Although the number of studies of legislatures in emerging democracies is growing, the literature is still dominated by analyses of parliaments and parliamentarians in the established democracies of Western Europe and the U.S. Gamm and Huber (2004) report that 85 percent of the articles published about legislatures in the American Political Science Review, the American Journal of Political Science and the Journal of Politics between 1993 and 2001 dealt with the American experience. The American specialised journal Legislative Studies Quarterly (LSQ) shows a similar focus on American legislative politics. Less than 25 percent of the articles in Legislative Studies Quarterly between 1995 and 2002 dealt with the legislative experience outside the US. The British Journal of Legislative Studies (JLS), on the other hand, devotes most of its space to parliaments outside the U.S. However, African legislatures are absent from both the LSQ and the JLS. The LSQ has published no articles about African legislatures, while the JLS has only published one article on an African legislature by P. Burnell in 2002. Since the early 1990s, when a wave of liberalisation and democratisation started to change the political landscape on the African continent, many
African countries resumed multi-party elections and democratic practices but even the growing body of literature on the so called ‘third wave of democratisation’ has paid little attention to legislatures. World Politics, one of the important journals in comparative politics, has published no articles on legislatures since 1992. Nor has the Journal of Democracy published any articles (since mid-1993) in which the legislature or the legislative process is the primary focus of discussion. See Gamm and Huber (2004).
Loewenberg and Patterson (1979: 337) included the case of Kenya in their seminal work Comparing Legislatures. Their discussion of the Kenyan case was mostly based on the data gathered by Barkan, whose work is discussed elsewhere in this paper. Le Vine (1979) presents a comparative analysis of the development of parliaments in 14 francophone African countries in the period from independence until 1975 and concludes that parliaments in the former French colonies do not play an important role in policy-making. Instead, their main contribution has been in the area of nation building. Stultz (1968), looking at 12 ‘Parliaments
in Former British Black Africa’ also points to a limited decision making role and identifies a number of structural and performance characteristics which parliaments in the former British colonies seem to share.

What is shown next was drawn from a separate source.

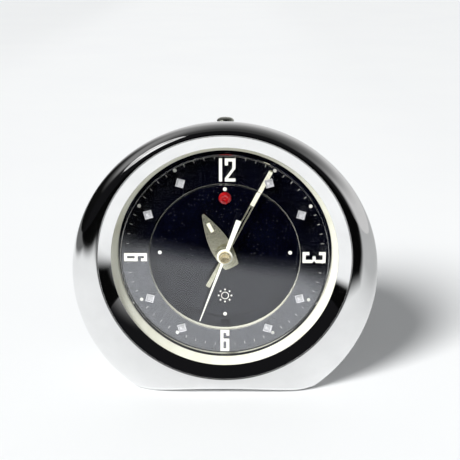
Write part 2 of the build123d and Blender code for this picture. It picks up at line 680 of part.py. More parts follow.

Hakes and Helgerson (1973) looking at the first parliaments of Zambia and Kenya, explain how the executive’s control of state resources and powers to appoint and dismiss members are used as currency in a bargaining process, thus compromising the role of individual MPs. Stultz (1970) in his case study of the first Kenyan parliament, also emphasises the importance of executive-legislative relations and the partisan context in which parliament operates, as well as its function of legitimisation. Stultz concludes that the decisional function of the Kenyan parliament is relatively unimportant and that MPs are lacking a sense of meaningful participation in decision making. Hopkins’ (1970) study of Tanzanian MPs similarly reveals
that in Tanzania’s first parliament the party exerts an influence which renders MPs ineffective: ‘the role of the MP in the actual legislature is quite minor’. According to Hopkins, Tanzanian MPs are generally supportive of cabinet ministers because anything to the contrary compromises one’s chances of being appointed to positions of influence.
Another recently published comparative study describes the level of representation of women in Sub-Saharan Africa between 1990 and 1999, see Yoon (2001).